Er ging ein paar Mal im Zimmer aus und ab. Worin bestand die Schwierigkeit, die er zu überwinden hatte, bevor er sich der herrlichen Aussicht, die sein Bruder ihm eröffnet hatte, erfreuen konnte. Der Wettlauf? Nein! Das Comité hatte ihm versprochen, den Tag des Rennens zu verschieben, wenn er es wünschen sollte, und ein Monat Vorbereitung würde bei seiner körperlichen Beschaffenheit vollkommen hinreichen; von einer persönlichen Abneigung, sein Glück bei Mrs. Glenarm zu versuchen, konnte keine Rede sein. Ihm war jede Frau recht, wenn nur seine Wahl seinen Vater befriedigte und die Vermögensumstände nach Wunsch waren. Das einzige wirkliche Hinderniß war das Mädchen das er unglücklich gemacht hatte, Anne; die einzige unüberwindliche Schwierigkeit bestand darin, wie ein Mittel zu finden, mit Anne fertig zu werden.

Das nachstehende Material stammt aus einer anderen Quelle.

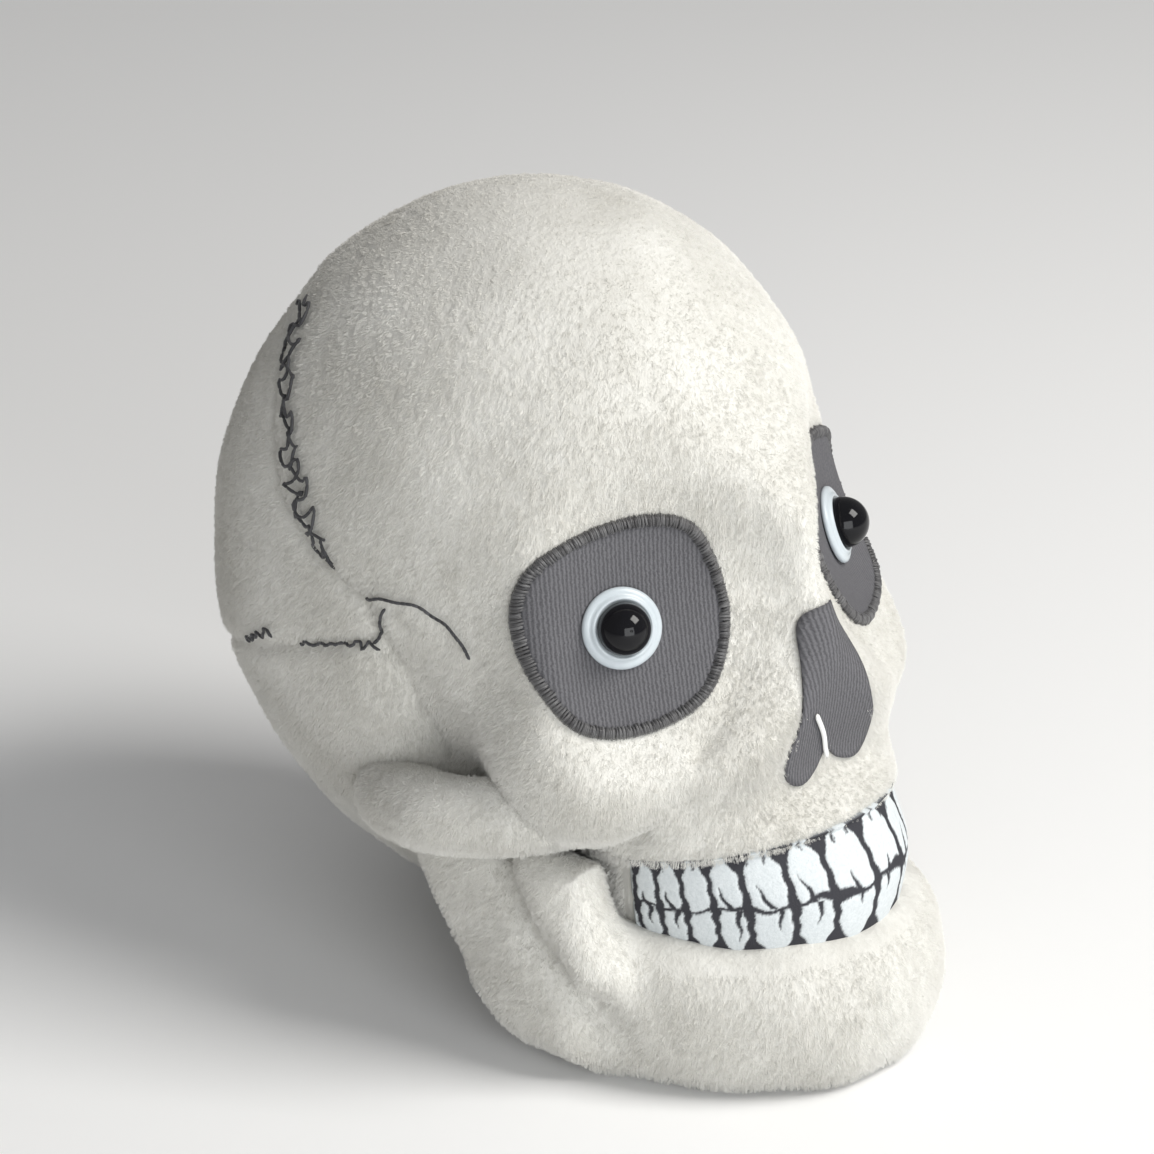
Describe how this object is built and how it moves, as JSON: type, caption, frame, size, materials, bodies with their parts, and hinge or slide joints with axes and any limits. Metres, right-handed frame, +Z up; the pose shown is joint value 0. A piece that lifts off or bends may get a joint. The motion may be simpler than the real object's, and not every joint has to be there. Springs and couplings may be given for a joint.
{
  "type": "plush skull decoration",
  "caption": "Stuffed plush skull with a sewn-on jaw, cheek arches, printed teeth band, grey eye and nose patches and spinning safety eyes.",
  "frame": {"origin": "on the floor, under the middle of the skull's bounding box", "axes": "+Z up; the face looks along -Y; +X is the skull's own left side"},
  "size_m": [0.1174, 0.172, 0.1655],
  "materials": {
    "plush": "short pile plush",
    "stuffing": "polyester fibre",
    "patch_cloth": "fine ribbed twill",
    "border_thread": "satin stitch",
    "suture_thread": "embroidery thread",
    "white_thread": "sewing thread",
    "teeth_print": "printed smooth cloth",
    "eye_black": "polished",
    "eye_white": "glossy moulded",
    "washer_plastic": "moulded"
  },
  "bodies": {
    "skull": {"arch_cover_left": "plush", "arch_cover_right": "plush", "arch_stuffing_left": "stuffing", "arch_stuffing_right": "stuffing", "base_panel": "plush", "closing_stitch": "white_thread", "coronal_suture_left": "suture_thread", "coronal_suture_right": "suture_thread", "crown_panel_left": "plush", "crown_panel_right": "plush", "eye_patch_border_left": "border_thread", "eye_patch_border_right": "border_thread", "eye_patch_left": "patch_cloth", "eye_patch_right": "patch_cloth", "face_panel": "plush", "head_stuffing": "stuffing", "jaw_cover": "plush", "jaw_lining": "plush", "jaw_stuffing": "stuffing", "muzzle_panel": "plush", "nose_patch": "patch_cloth", "nose_stitch": "white_thread", "ramus_cover_left": "plush", "ramus_cover_right": "plush", "squamous_suture_left": "suture_thread", "squamous_suture_right": "suture_thread", "teeth_band": "teeth_print", "temple_panel_left": "plush", "temple_panel_right": "plush", "temple_stitch_left": "suture_thread", "temple_stitch_right": "suture_thread"},
    "eye_left": {"eye_left": "eye_black", "eye_ring_left": "eye_white", "eye_washer_left": "washer_plastic"},
    "eye_right": {"eye_right": "eye_black", "eye_ring_right": "eye_white", "eye_washer_right": "washer_plastic"}
  },
  "joints": [
    {"name": "eye_left_spin", "type": "hinge", "parent": "skull", "child": "eye_left", "pos_m": [0.03375, -0.0418, 0.09694], "axis": [0.498, -0.7969, 0.342], "continuous": true},
    {"name": "eye_right_spin", "type": "hinge", "parent": "skull", "child": "eye_right", "pos_m": [-0.03375, -0.0418, 0.09694], "axis": [-0.498, -0.7969, 0.342], "continuous": true}
  ]
}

»Ich will erst einmal eine Stunde rudern und mir die Sache dann wieder überlegen«, sagte er zu sich selbst. Der Wirth und der Polizei-Inspector schafften ihn unbemerkt zu der Hinterthür, von deren Vorhandensein die vor dem Hause harrende Menge nichts wußte, hinaus. Beide Männer blieben noch eine Weile stehen und sahen ihm bewundernd nach, als er sein Boot mit langen, mächtigen, schönen Ruderschlägen in Bewegung setzte. »Das nenne ich den Stolz und die Blüthe Englands!« sagte der Polizei-Inspector. Hat man schon angefangen auf ihn zu wetten?«

»Sechs gegen eins haben sie angeboten und Niemand gefunden der darauf eingehen will«, entgegnete der Wirth.

Julius traf Abends zeitig auf dem Bahnhof ein; seine Mutter hatte ihn fortgetrieben. »Gieb Geoffrey kein schlechtes Beispiel dadurch, daß Du zu spät kommst!« sagte sie. Der erste Mensch, den Julius beim Aussteigen ans dem Wagen sah, war Geoffrey, der sein Billet bereits genommen und seinen Koffer dem Schaffner übergeben hatte.